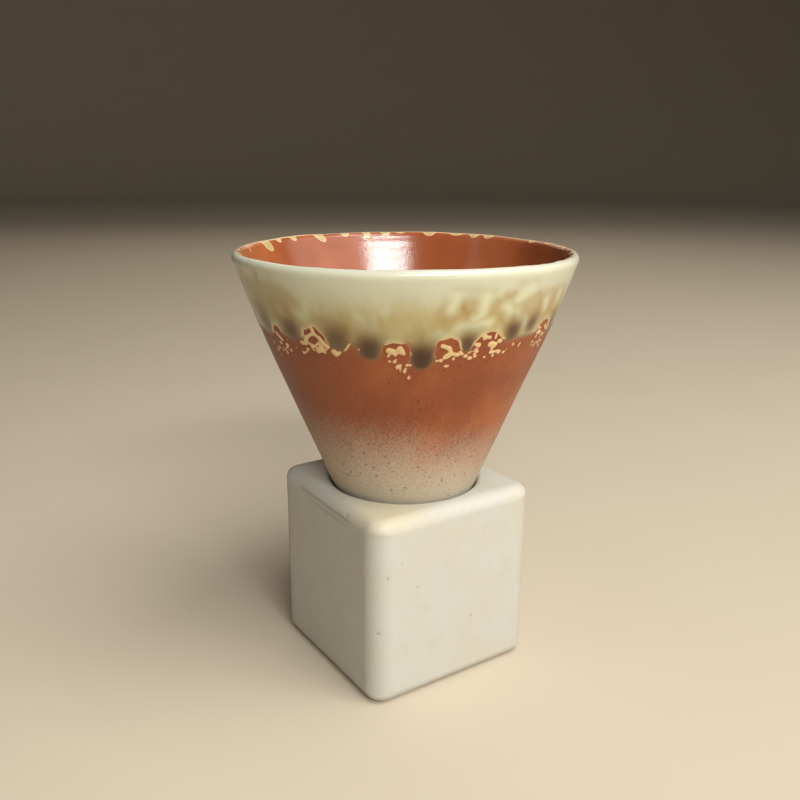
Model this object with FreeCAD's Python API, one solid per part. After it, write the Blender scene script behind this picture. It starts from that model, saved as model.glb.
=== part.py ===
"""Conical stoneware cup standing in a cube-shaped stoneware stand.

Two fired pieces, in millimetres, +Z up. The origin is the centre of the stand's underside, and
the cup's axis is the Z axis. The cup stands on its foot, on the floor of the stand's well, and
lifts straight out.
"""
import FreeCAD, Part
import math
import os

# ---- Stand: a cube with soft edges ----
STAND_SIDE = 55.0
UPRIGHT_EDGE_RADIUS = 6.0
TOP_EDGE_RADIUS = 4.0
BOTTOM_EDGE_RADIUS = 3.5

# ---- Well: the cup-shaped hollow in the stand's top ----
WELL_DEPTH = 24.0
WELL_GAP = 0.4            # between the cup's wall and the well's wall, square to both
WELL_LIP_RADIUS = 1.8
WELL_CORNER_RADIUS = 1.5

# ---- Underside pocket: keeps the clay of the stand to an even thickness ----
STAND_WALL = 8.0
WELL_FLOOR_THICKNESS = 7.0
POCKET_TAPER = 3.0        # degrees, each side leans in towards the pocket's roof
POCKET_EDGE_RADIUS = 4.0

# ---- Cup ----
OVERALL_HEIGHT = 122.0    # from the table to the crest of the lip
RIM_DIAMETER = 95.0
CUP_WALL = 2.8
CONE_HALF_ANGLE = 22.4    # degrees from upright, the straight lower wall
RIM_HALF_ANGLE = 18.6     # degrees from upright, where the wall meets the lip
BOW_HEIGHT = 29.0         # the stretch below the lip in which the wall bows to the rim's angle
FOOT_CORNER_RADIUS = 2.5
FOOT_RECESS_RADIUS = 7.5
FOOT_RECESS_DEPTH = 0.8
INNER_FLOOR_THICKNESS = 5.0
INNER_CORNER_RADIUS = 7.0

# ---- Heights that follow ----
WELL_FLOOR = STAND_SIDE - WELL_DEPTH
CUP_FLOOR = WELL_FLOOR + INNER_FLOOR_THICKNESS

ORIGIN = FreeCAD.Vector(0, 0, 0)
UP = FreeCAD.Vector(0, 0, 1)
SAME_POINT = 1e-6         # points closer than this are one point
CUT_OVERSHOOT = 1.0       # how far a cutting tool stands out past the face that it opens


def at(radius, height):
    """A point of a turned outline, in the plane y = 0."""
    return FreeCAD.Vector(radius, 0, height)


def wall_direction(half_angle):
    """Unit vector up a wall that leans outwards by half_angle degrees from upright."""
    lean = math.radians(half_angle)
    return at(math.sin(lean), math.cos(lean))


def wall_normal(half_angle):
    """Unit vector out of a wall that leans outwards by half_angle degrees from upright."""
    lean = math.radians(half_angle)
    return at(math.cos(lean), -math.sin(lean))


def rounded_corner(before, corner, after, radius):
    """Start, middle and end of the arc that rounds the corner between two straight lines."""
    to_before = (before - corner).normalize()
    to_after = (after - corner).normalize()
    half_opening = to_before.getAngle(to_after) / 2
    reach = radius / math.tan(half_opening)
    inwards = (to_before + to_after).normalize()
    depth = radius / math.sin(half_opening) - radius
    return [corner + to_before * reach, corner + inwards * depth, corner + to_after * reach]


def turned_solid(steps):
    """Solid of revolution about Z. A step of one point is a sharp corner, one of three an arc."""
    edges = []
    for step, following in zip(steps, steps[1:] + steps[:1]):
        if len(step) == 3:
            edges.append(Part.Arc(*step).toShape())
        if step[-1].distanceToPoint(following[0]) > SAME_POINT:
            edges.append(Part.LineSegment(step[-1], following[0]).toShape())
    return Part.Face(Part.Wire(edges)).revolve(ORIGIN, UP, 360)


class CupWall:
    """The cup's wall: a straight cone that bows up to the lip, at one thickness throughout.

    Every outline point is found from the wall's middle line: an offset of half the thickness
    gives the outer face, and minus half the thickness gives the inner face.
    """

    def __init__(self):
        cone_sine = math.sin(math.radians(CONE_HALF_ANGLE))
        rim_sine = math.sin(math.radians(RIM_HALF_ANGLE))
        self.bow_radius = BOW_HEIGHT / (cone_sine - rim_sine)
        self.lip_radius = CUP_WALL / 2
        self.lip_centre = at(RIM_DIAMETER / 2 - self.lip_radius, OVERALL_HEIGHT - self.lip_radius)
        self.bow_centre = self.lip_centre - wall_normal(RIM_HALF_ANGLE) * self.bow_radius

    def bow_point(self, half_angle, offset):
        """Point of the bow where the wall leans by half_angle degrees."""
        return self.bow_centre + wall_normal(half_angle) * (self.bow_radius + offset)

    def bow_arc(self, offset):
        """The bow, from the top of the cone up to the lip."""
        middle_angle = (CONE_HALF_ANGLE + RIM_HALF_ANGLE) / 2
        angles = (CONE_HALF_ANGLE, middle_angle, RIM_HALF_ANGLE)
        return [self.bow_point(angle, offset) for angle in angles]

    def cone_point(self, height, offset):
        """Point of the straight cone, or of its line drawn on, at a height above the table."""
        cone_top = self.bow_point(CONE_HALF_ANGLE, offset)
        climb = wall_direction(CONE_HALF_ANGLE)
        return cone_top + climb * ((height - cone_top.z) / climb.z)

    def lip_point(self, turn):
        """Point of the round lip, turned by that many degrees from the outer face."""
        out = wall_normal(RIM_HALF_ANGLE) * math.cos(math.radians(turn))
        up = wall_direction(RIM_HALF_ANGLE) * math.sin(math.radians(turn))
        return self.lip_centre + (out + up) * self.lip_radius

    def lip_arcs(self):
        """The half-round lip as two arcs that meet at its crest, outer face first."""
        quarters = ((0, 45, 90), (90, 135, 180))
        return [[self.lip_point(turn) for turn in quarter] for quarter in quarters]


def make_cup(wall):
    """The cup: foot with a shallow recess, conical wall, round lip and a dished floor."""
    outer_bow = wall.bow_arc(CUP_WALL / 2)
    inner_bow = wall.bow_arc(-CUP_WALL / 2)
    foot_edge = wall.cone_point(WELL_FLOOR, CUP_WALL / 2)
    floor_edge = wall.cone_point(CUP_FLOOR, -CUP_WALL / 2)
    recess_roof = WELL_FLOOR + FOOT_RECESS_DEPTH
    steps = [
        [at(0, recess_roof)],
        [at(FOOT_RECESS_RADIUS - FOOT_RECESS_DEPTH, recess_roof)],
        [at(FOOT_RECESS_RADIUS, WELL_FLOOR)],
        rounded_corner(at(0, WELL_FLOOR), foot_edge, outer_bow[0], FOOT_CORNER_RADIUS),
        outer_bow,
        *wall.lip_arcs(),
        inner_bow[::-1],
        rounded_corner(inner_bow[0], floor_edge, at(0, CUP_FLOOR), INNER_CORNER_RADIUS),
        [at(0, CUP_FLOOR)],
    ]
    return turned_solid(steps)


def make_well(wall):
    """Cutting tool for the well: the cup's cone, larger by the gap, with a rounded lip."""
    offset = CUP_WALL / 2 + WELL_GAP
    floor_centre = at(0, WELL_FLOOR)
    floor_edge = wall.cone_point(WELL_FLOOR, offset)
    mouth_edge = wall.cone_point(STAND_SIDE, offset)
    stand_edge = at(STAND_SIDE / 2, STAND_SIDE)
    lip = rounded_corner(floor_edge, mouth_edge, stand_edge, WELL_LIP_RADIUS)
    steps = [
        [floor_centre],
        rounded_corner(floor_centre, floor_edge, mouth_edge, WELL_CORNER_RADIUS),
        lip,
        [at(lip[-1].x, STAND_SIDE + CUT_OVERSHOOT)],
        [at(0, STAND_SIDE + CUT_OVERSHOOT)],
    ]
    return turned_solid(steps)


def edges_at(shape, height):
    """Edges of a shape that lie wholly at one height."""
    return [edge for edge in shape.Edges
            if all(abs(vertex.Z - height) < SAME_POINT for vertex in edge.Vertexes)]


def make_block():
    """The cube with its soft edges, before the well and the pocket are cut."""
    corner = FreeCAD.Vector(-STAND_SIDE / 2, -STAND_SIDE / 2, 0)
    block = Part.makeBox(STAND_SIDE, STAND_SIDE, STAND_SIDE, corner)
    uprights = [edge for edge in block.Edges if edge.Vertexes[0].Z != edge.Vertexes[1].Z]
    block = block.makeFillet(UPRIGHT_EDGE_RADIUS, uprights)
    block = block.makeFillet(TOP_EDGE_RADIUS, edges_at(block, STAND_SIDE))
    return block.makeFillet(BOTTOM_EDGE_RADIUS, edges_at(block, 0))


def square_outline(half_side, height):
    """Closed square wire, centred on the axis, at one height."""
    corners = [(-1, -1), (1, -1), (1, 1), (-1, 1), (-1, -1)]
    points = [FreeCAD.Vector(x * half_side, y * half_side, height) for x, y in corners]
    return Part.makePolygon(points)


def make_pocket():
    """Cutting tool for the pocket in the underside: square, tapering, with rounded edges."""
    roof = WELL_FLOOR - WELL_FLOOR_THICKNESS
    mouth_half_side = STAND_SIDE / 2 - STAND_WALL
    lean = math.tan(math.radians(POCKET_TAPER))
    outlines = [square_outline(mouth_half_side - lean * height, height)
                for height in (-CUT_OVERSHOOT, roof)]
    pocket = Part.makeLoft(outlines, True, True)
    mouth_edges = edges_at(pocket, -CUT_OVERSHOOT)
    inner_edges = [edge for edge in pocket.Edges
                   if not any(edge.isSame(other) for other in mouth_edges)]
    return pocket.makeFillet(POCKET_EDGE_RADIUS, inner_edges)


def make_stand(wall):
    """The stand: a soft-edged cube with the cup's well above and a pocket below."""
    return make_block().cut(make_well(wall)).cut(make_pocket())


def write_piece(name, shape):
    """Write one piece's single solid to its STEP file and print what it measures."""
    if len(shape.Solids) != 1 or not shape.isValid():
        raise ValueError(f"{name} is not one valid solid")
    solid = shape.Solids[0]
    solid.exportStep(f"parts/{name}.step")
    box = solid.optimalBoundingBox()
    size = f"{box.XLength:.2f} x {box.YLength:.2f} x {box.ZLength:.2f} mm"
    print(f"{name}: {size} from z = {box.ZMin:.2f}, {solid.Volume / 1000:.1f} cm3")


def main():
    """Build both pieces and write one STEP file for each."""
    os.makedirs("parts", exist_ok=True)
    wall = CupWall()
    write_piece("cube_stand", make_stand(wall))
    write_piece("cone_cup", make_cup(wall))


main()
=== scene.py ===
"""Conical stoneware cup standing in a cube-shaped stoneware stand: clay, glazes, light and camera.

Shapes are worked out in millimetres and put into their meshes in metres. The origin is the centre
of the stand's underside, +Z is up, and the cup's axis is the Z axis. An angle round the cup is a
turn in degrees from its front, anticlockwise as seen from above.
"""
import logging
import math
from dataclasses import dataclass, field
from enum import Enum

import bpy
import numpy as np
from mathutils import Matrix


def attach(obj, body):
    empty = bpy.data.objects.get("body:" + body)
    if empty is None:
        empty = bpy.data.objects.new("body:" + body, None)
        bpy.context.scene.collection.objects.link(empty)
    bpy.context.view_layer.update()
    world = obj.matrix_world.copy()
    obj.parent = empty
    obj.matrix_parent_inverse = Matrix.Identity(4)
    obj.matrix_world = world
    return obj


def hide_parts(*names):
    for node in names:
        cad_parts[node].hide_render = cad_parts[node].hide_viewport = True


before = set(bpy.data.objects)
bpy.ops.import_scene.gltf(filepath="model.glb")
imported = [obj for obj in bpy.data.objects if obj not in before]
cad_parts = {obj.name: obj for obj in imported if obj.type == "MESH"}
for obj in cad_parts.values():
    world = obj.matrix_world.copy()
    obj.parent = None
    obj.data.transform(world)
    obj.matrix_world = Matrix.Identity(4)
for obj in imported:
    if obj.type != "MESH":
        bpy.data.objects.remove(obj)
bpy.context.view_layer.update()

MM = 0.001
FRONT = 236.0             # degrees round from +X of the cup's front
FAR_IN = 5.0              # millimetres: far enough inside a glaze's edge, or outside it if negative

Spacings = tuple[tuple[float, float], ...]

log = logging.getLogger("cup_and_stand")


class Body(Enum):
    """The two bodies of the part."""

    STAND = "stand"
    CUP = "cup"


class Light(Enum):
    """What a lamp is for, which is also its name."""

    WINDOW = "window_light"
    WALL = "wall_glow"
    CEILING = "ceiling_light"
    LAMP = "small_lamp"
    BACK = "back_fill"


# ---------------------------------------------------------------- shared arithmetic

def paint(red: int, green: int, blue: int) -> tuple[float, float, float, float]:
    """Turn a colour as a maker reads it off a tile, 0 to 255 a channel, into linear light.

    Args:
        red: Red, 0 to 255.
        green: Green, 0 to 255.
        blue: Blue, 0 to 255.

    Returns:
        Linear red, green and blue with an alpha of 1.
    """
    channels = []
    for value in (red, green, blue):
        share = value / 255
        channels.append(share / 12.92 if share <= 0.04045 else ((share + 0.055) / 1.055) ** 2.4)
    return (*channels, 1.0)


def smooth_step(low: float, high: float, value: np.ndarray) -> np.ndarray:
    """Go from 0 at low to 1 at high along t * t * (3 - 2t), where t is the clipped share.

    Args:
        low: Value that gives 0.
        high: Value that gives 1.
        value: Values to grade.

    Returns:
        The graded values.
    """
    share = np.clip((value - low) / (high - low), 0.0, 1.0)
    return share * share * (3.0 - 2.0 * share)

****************

● **WRITTEN EXERCISE**
Going down the listing above, begin printing at the line with "wall = CupWall()" and finish with the line with "obj.matrix_parent_inverse = Matrix.Identity(4)", exactly as they appear.

● **ANSWER BELOW**
    wall = CupWall()
    write_piece("cube_stand", make_stand(wall))
    write_piece("cone_cup", make_cup(wall))


main()
=== scene.py ===
"""Conical stoneware cup standing in a cube-shaped stoneware stand: clay, glazes, light and camera.

Shapes are worked out in millimetres and put into their meshes in metres. The origin is the centre
of the stand's underside, +Z is up, and the cup's axis is the Z axis. An angle round the cup is a
turn in degrees from its front, anticlockwise as seen from above.
"""
import logging
import math
from dataclasses import dataclass, field
from enum import Enum

import bpy
import numpy as np
from mathutils import Matrix


def attach(obj, body):
    empty = bpy.data.objects.get("body:" + body)
    if empty is None:
        empty = bpy.data.objects.new("body:" + body, None)
        bpy.context.scene.collection.objects.link(empty)
    bpy.context.view_layer.update()
    world = obj.matrix_world.copy()
    obj.parent = empty
    obj.matrix_parent_inverse = Matrix.Identity(4)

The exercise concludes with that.